Regulasi yang Kendor, Pengawasan yang Kerap Mangkir
Berbagai regulasi lingkungan sering kali tidak disertai dengan pengawasan yang memadai. Izin yang dikeluarkan tidak selalu sejalan dengan kapasitas kontrol di lapangan. Bahkan, dalam beberapa kasus, aturan justru dibuat semakin ramah bagi kegiatan ekstraktif, sementara sanksi bagi pelanggar sering tidak memberi efek jera. Ketika aturan lunak dan pengawasan lemah, kerusakan menjadi keniscayaan.
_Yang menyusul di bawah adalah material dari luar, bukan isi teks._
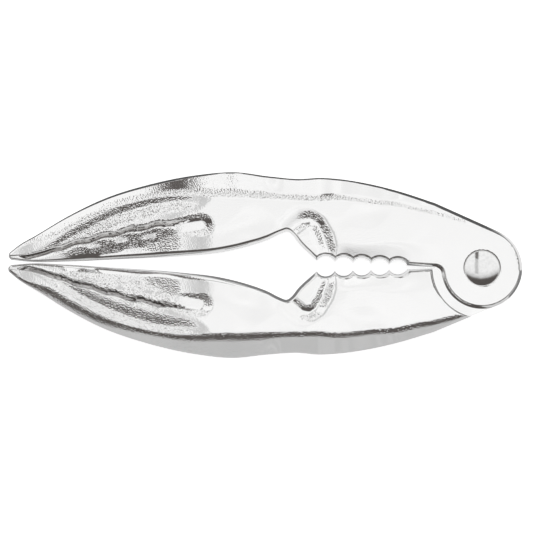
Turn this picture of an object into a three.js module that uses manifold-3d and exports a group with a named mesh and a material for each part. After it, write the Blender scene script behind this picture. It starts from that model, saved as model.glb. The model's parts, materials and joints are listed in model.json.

Masyarakat lokal adalah pihak pertama yang merasakan dampak hilangnya hutan. Banjir bandang menggulung desa, longsor menutup akses jalan, mata pencaharian berbasis hutan hilang satu per satu. Ironisnya, suara mereka jarang terdengar dalam proses pengambilan keputusan seolah mereka hanya penonton dari masa depan yang dirampas. Kerusakan hutan adalah bencana sosial sebelum menjadi bencana ekologis.
Solusi: Menata Ulang Pengelolaan Hutan agar Ekosistem Kembali Menjadi Prioritas
Untuk mengembalikan fungsi hutan sebagai ruang hidup, bukan sekadar ruang eksploitasi, langkah-langkah strategis harus dilakukan. Pertama, kebijakan perizinan harus diperketat melalui kajian ekologis independen, serta memperhatikan kapasitas lingkungan jangka panjang. Kedua, pengawasan di lapangan perlu diperkuat dengan teknologi dan keterlibatan masyarakat lokal sebagai penjaga langsung kawasan hutan. Ketiga, negara harus memberikan perlindungan hukum yang nyata bagi masyarakat adat serta mengakui hak kelola tradisional mereka yang terbukti menjaga hutan secara berkelanjutan. Keempat, aktivitas tambang dan perkebunan di kawasan bernilai ekologis tinggi harus dibatasi, dihentikan, atau dipulihkan sesuai tingkat kerusakan. Kelima, orientasi pembangunan harus mengutamakan keberlanjutan, bukan hanya mengejar angka pertumbuhan yang mengorbankan generasi mendatang.
Dengan langkah-langkah tersebut, hutan dapat kembali menjadi ekosistem hidup — bukan medan ekskavator tanpa batas.
Kesimpulan: Hutan Tidak Bisa Digantikan oleh Apa pun
Saat ekskavator menggantikan ekosistem, yang hilang bukan hanya pepohonan. Yang hilang adalah keseimbangan iklim, ruang hidup masyarakat, dan warisan generasi mendatang. Indonesia tidak kekurangan perangkat hukum yang kurang adalah keberpihakan yang tegas terhadap kelestarian. Jika hutan hilang, bangsa ikut kehilangan masa depannya. Hutan bukan lahan cadangan; ia adalah kehidupan itu sendiri.